Even so, the important point remains that even if greatly miffed, Musharraf and his henchmen haven't resorted to lies or half-truths, or sputtering self-righteousness to stop their critics. They have mobilized none of the evangelical zeal which comes so easily to Blair when the slightest doubt is cast on his saintly integrity.

Or even going further back to something like Kargil, a disaster by any reckoning. Whenever there is a reference to it in the press, the generals responsible for this first-rate disaster prefer to keep a stiff upper lip and gaze into the far distance. Which I suppose, as such things go, is preferable to the lies and goalpost-shifting we have been hearing and seeing from the Anglo-Saxon democracies regarding their venture in Iraq.

Tailpiece: Did anyone hear the Karachi corps commander, Lt Gen Wasim Ghazi, declaiming on Geo TV about the wonders of the Defence Housing Authority's new beach-side development?

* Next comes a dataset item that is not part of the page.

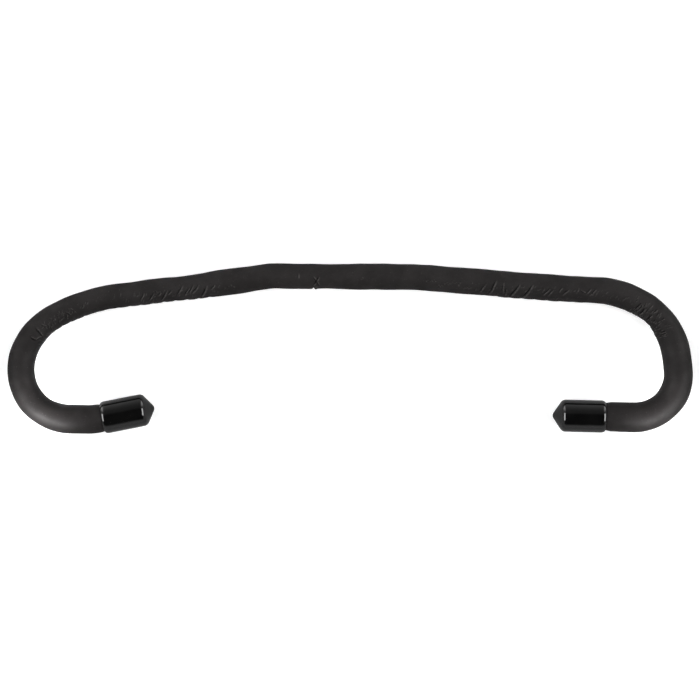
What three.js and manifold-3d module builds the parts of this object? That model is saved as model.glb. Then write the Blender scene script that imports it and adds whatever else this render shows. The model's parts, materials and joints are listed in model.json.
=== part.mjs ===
// A hand-bendable holding bar: one malleable metal rod in a foam sleeve, with a soft vinyl cap
// pushed on each end. Both ends are curled under, so that they hook round two tubes and hold
// one against the other.
//
// The bar lies flat. +X runs along it to the right, +Y from the hooks' lower arms to the span,
// and +Z up off the surface. The origin is below the middle of its box. Millimetres.

import * as THREE from 'three';
import { mergeVertices } from 'three/addons/utils/BufferGeometryUtils.js';
import Module from 'manifold-3d';

// Rod and sleeve. The foam is drawn thinner where the bar was worked straight.
const CORE_DIAMETER = 6;
const SLEEVE_DIAMETER = 16.4;
const LEFT_HOOK_THINNING = 0.8;
const SPAN_THINNING = 2;

// End caps.
const CAP_BORE = 15.9;
const CAP_WALL = 1.4;
const CAP_GRIP = 24;
const CAP_SHOULDER_RADIUS = 3.5;
const CAP_NOSE_ANGLE = 56;
const CAP_TIP_RADIUS = 2.2;

// Clearances: rod in sleeve and sleeve in cap, and ball end in its cup.
const FIT_GAP = 0.3;
const BALL_GAP = 0.6;

// The route of the rod from its left end to its right end, as a bender reads it: straight runs,
// and turns to the right in degrees on a radius. Each end run is the part in the cap and a
// little more.
const START_HEADING = -168.8;
const LEFT_ARM_SHOWING = 0;
const RIGHT_ARM_SHOWING = 17;
const ROUTE = [
  { straight: CAP_GRIP + LEFT_ARM_SHOWING },
  { turn: 12, radius: 42.5 },
  { straight: 10.5 },
  { turn: 101.5, radius: 28.5 },
  { turn: 47, radius: 36.5 },
  { turn: 23.5, radius: 99 },
  { straight: 88 },
  { turn: 7.5, radius: 48.5 },
  { straight: 74 },
  { turn: 4, radius: 90.5 },
  { straight: 106.5 },
  { turn: 14, radius: 62 },
  { turn: 60.5, radius: 42.5 },
  { turn: 7, radius: 92 },
  { turn: 95.5, radius: 25 },
  { straight: CAP_GRIP + RIGHT_ARM_SHOWING },
];

// The hooks start where the route runs square across the bar.
const LEFT_CROWN_HEADING = -270;
const RIGHT_CROWN_HEADING = -450;

// How finely round things are faceted.
const TURN_STEP = 7.5;
const SLEEVE_SIDES = 16;
const CORE_SIDES = 12;
const CAP_SIDES = 24;
const BALL_SIDES = 16;
const ARC_STEPS = 4;
const SHORTEST_STEP = 0.5;
const WELD_DISTANCE = 0.0001;

const { degToRad } = THREE.MathUtils;
const wasm = await Module();
wasm.setup();

// ---- The route ----

function runLength(run) {
  return run.straight ?? degToRad(run.turn) * run.radius;
}

const routeLength = ROUTE.reduce((total, run) => total + runLength(run), 0);

// Where the route is, and which way it heads, at a distance from its left end. The end runs
// carry straight on past both ends.
function routeAt(distance) {
  const point = new THREE.Vector3();
  let heading = degToRad(START_HEADING);
  let left = distance;
  for (const run of ROUTE) {
    const length = run === ROUTE.at(-1) ? left : Math.min(left, runLength(run));
    if (run.straight !== undefined) {
      point.x += length * Math.cos(heading);
      point.y += length * Math.sin(heading);
    } else {
      const after = heading - length / run.radius;
      point.x += run.radius * (Math.sin(heading) - Math.sin(after));
      point.y += run.radius * (Math.cos(after) - Math.cos(heading));
      heading = after;
    }
    left -= length;
  }
  return { point, heading };
}

// How far along the route a heading is reached.
function distanceAtHeading(degrees) {
  let heading = START_HEADING;
  let distance = 0;
  for (const run of ROUTE) {
    if (run.straight === undefined) {
      const turned = Math.min(run.turn, heading - degrees);
      distance += degToRad(turned) * run.radius;
      heading -= turned;
      if (heading <= degrees) {
        return distance;
      }
    } else {
      distance += run.straight;
    }
  }
  return distance;
}

// Distances to stop at between two places: the ends of every run, and steps round each turn.
function stopsBetween(from, to) {
  const stops = [];
  let start = 0;
  for (const run of ROUTE) {
    const length = runLength(run);
    const steps = run.straight === undefined ? Math.ceil(run.turn / TURN_STEP) : 1;
    for (let step = 0; step < steps; step += 1) {
      stops.push(start + (length * step) / steps);
    }
    start += length;
  }
  const inner = stops.filter(
    (stop) => stop > from + SHORTEST_STEP && stop < to - SHORTEST_STEP,
  );
  return [from, ...inner, to];
}

// A stretch of the route as a curve that is sampled exactly at its stops.
class Stretch extends THREE.Curve {
  constructor(from, to) {
    super();
    this.stops = stopsBetween(from, to);
    this.steps = this.stops.length - 1;
  }

  stopAt(u) {
    return routeAt(this.stops[Math.round(u * this.steps)]);
  }

  getPointAt(u) {
    return this.stopAt(u).point;
  }

  getTangentAt(u) {
    const { heading } = this.stopAt(u);
    return new THREE.Vector3(Math.cos(heading), Math.sin(heading), 0);
  }
}

// ---- Solids ----

// The corners of a regular polygon that stands on a flat side, with its flats at the radius.
function flatSided(radius, sides) {
  const corner = radius / Math.cos(Math.PI / sides);
  return Array.from({ length: sides }, (_, i) => {
    const angle = ((i + 0.5) * 2 * Math.PI) / sides;
    return new THREE.Vector2(corner * Math.cos(angle), corner * Math.sin(angle));
  });
}

function rodAlong(from, to, radius, sides) {
  const stretch = new Stretch(Math.min(from, to), Math.max(from, to));
  const options = { extrudePath: stretch, steps: stretch.steps, bevelEnabled: false };
  return new THREE.ExtrudeGeometry(new THREE.Shape(flatSided(radius, sides)), options);
}

function toSolid(geometry) {
  const bare = geometry.clone();
  bare.deleteAttribute('normal');
  bare.deleteAttribute('uv');
  const merged = mergeVertices(bare, WELD_DISTANCE);
  const mesh = new wasm.Mesh({
    numProp: 3,
    vertProperties: new Float32Array(merged.attributes.position.array),
    triVerts: new Uint32Array(merged.index.array),
  });
  return new wasm.Manifold(mesh);
}

function toGeometry(solid) {
  const mesh = solid.getMesh();
  const geometry = new THREE.BufferGeometry();
  geometry.setAttribute('position', new THREE.BufferAttribute(mesh.vertProperties, 3));
  geometry.setIndex(new THREE.BufferAttribute(mesh.triVerts, 1));
  geometry.computeVertexNormals();
  return geometry;
}

function ballAt(distance, radius) {
  const { point } = routeAt(distance);
  const ball = new THREE.SphereGeometry(radius, BALL_SIDES, BALL_SIDES / 2);
  return toSolid(ball.translate(point.x, point.y, point.z));
}

// ---- Pieces ----

const coreRadius = CORE_DIAMETER / 2;
const boreRadius = coreRadius + FIT_GAP;
const neckRadius = CAP_BORE / 2 - FIT_GAP;
const leftCrown = distanceAtHeading(LEFT_CROWN_HEADING);
const rightCrown = distanceAtHeading(RIGHT_CROWN_HEADING);


// The hole for the rod runs past both ends of the sleeve, so that it cuts cleanly through.
const boreSolid = toSolid(
  rodAlong(-CORE_DIAMETER, routeLength + CORE_DIAMETER, boreRadius, CORE_SIDES),
);

function makeCoreRod() {
  return rodAlong(FIT_GAP, routeLength - FIT_GAP, coreRadius, CORE_SIDES);
}

// The sleeve of one hook, from its end of the bar to its crown: a neck that the cap grips, the
// arm behind it, and a ball end at the crown.
function makeHookSleeve(diameter, end, crown) {
  const inward = Math.sign(crown - end);
  const shoulder = end + inward * (CAP_GRIP + FIT_GAP);
  const neck = toSolid(rodAlong(end, shoulder + inward * FIT_GAP, neckRadius, CAP_SIDES));
  const arm = toSolid(rodAlong(shoulder, crown, diameter / 2, SLEEVE_SIDES));
  const whole = neck.add(arm).add(ballAt(crown, diameter / 2));
  return toGeometry(whole.subtract(boreSolid));
}

// The sleeve of the span, from crown to crown, with a cup at each end for the hook's ball.
function makeSpanSleeve(leftBall, rightBall) {
  const radius = (SLEEVE_DIAMETER - SPAN_THINNING) / 2;
  const tube = toSolid(rodAlong(leftCrown, rightCrown, radius, SLEEVE_SIDES));
  const cupped = tube
    .subtract(ballAt(leftCrown, leftBall / 2 + BALL_GAP))
    .subtract(ballAt(rightCrown, rightBall / 2 + BALL_GAP));
  return toGeometry(cupped.subtract(boreSolid));
}

// Points round part of a circle, from one angle to another, in degrees.
function arc(centreX, centreY, radius, from, to) {
  return Array.from({ length: ARC_STEPS + 1 }, (_, i) => {
    const angle = degToRad(from + ((to - from) * i) / ARC_STEPS);
    return [centreX + radius * Math.cos(angle), centreY + radius * Math.sin(angle)];
  });
}

// A dip-moulded cap, turned about +Y from its mouth near y = 0 to the drip at its tip.
function makeCap() {
  const boreEdge = CAP_BORE / 2;
  const outerRadius = boreEdge + CAP_WALL;
  const nose = degToRad(CAP_NOSE_ANGLE);
  const floor = CAP_GRIP + FIT_GAP;
  const slopeStart = floor + CAP_WALL;
  const shoulder = slopeStart - CAP_SHOULDER_RADIUS * Math.sin(nose);
  const shoulderCentre = outerRadius - CAP_SHOULDER_RADIUS;
  const slopeRadius = shoulderCentre + CAP_SHOULDER_RADIUS * Math.cos(nose);
  const slopeEnd = CAP_TIP_RADIUS * Math.cos(nose);
  const slopeRise = (slopeRadius - slopeEnd) / Math.tan(nose);
  const tipCentre = slopeStart + slopeRise - CAP_TIP_RADIUS * Math.sin(nose);
  const hollowRadius = boreEdge - CAP_WALL / 2;
  const lip = CAP_WALL / 2;

  const profile = [
    [0, floor + hollowRadius / Math.tan(nose)],
    [hollowRadius, floor],
    [boreEdge, floor],
    ...arc(boreEdge + lip, lip, lip, 180, 360),
    ...arc(shoulderCentre, shoulder, CAP_SHOULDER_RADIUS, 0, CAP_NOSE_ANGLE),
    ...arc(0, tipCentre, CAP_TIP_RADIUS, CAP_NOSE_ANGLE, 90),
  ];
  profile[profile.length - 1][0] = 0;

  const flatToCorner = 1 / Math.cos(Math.PI / CAP_SIDES);
  const points = profile.map(([radius, y]) => new THREE.Vector2(radius * flatToCorner, y));
  return new THREE.LatheGeometry(points, CAP_SIDES, Math.PI / CAP_SIDES);
}

// ---- Assembly ----

const foam = { color: 0x2c2c2e, roughness: 0.7, metalness: 0 };
const vinyl = { color: 0x0b0b0c, roughness: 0.16, metalness: 0 };
const aluminium = { color: 0xc4c6c8, roughness: 0.4, metalness: 1 };

const group = new THREE.Group();

function addPiece(name, geometry, finish) {
  const piece = new THREE.Mesh(geometry, new THREE.MeshStandardMaterial(finish));
  piece.name = name;
  group.add(piece);
  return piece;
}

// A cap sits with its mouth a grip's length in from its end of the route, and points outwards.
function addCap(name, end, crown) {
  const inward = Math.sign(crown - end);
  const { point, heading } = routeAt(end + inward * CAP_GRIP);
  const outward = inward > 0 ? heading + Math.PI : heading;
  const cap = addPiece(name, makeCap(), vinyl);
  cap.position.copy(point);
  cap.rotation.z = outward - Math.PI / 2;
}

const leftHook = SLEEVE_DIAMETER - LEFT_HOOK_THINNING;
const rightHook = SLEEVE_DIAMETER;

addPiece('core_rod', makeCoreRod(), aluminium);
addPiece('foam_sleeve_span', makeSpanSleeve(leftHook, rightHook), foam);
addPiece('foam_sleeve_left_hook', makeHookSleeve(leftHook, 0, leftCrown), foam);
addPiece('foam_sleeve_right_hook', makeHookSleeve(rightHook, routeLength, rightCrown), foam);
addCap('end_cap_left', 0, leftCrown);
addCap('end_cap_right', routeLength, rightCrown);

// The origin goes below the middle of the bar's box.
const box = new THREE.Box3().setFromObject(group, true);
const middle = box.getCenter(new THREE.Vector3());
group.position.set(-middle.x, -middle.y, -box.min.z);

export default group;
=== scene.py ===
# %% [markdown]
# # A hand-bendable holding bar, lesson by lesson
#
# The object is a length of soft aluminium rod in a foam sleeve, with a glossy vinyl cap pushed
# on each end. Both ends are curled under into hooks. It is used to hold a bicycle's front wheel
# against the frame. This script starts from the mechanical model, which says where each piece
# is and how the hooks and caps move, and makes the finished surfaces around it.
#
# Everything is in metres, +X along the bar, +Y from the lower arms to the span, +Z up.

# %% Load the mechanical model
import json
import math

import bmesh
import bpy
import numpy as np
from mathutils import Matrix, Vector


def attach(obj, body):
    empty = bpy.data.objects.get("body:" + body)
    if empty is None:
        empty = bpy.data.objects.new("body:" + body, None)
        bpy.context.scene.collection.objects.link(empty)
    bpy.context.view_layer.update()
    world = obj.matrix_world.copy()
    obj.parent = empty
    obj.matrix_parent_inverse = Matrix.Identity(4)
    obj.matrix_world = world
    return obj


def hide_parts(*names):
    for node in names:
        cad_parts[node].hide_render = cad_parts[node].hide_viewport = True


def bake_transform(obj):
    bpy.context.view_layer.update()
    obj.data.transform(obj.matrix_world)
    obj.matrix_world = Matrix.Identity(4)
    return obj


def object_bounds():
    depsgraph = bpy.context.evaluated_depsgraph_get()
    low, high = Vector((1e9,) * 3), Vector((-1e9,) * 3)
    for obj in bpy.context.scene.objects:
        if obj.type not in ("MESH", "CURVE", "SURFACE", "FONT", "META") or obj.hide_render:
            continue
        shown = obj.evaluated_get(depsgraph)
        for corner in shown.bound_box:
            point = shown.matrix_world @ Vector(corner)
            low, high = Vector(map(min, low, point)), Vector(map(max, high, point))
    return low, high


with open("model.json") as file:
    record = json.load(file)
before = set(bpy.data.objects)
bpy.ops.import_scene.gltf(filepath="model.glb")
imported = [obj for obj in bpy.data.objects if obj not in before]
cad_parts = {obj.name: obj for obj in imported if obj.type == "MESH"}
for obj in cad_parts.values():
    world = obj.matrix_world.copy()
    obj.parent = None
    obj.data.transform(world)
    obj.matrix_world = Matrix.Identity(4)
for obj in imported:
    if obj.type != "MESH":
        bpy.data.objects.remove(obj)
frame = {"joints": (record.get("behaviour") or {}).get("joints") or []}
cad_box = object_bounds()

joints = {joint["name"]: joint for joint in frame["joints"]}
centre = (cad_box[0] + cad_box[1]) / 2
print("CAD box", [round(v, 4) for v in (*cad_box[0], *cad_box[1])])

# %% [markdown]
# ## The camera
#
# The bar lies flat and is seen from straight above, so its outline shows without
# foreshortening. A long lens from a good metre away keeps both hooks the same size.

# %% Camera
VIEW_WIDTH = 0.4053
VIEW_CENTRE = (0.0, -0.0008)
CAMERA_HEIGHT = 1.10
SENSOR = 36.0

bar_height = (cad_box[0].z + cad_box[1].z) / 2
camera_data = bpy.data.cameras.new("camera")
camera_data.sensor_width = SENSOR
camera_data.lens = SENSOR * CAMERA_HEIGHT / VIEW_WIDTH
camera = bpy.data.objects.new("camera", camera_data)
camera.location = (*VIEW_CENTRE, bar_height + CAMERA_HEIGHT)
bpy.context.collection.objects.link(camera)
bpy.context.scene.camera = camera
print("lens", round(camera_data.lens, 1), "mm")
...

I have heard hyperbole in my time but this one really went over the top. For a moment I thought the excited general was talking of some new blitzkrieg technique or a new howitzer invented by the army. But here, instead of anything to do with his duties as corps commander, he was waxing lyrical about a housing estate by the sea.And then senior army officers get red in the face, their military honour touched to the quick, if you tell them that far from anything to do with the profession of arms their true vocation seems to lie in the setting up of newer and more lavish housing estates.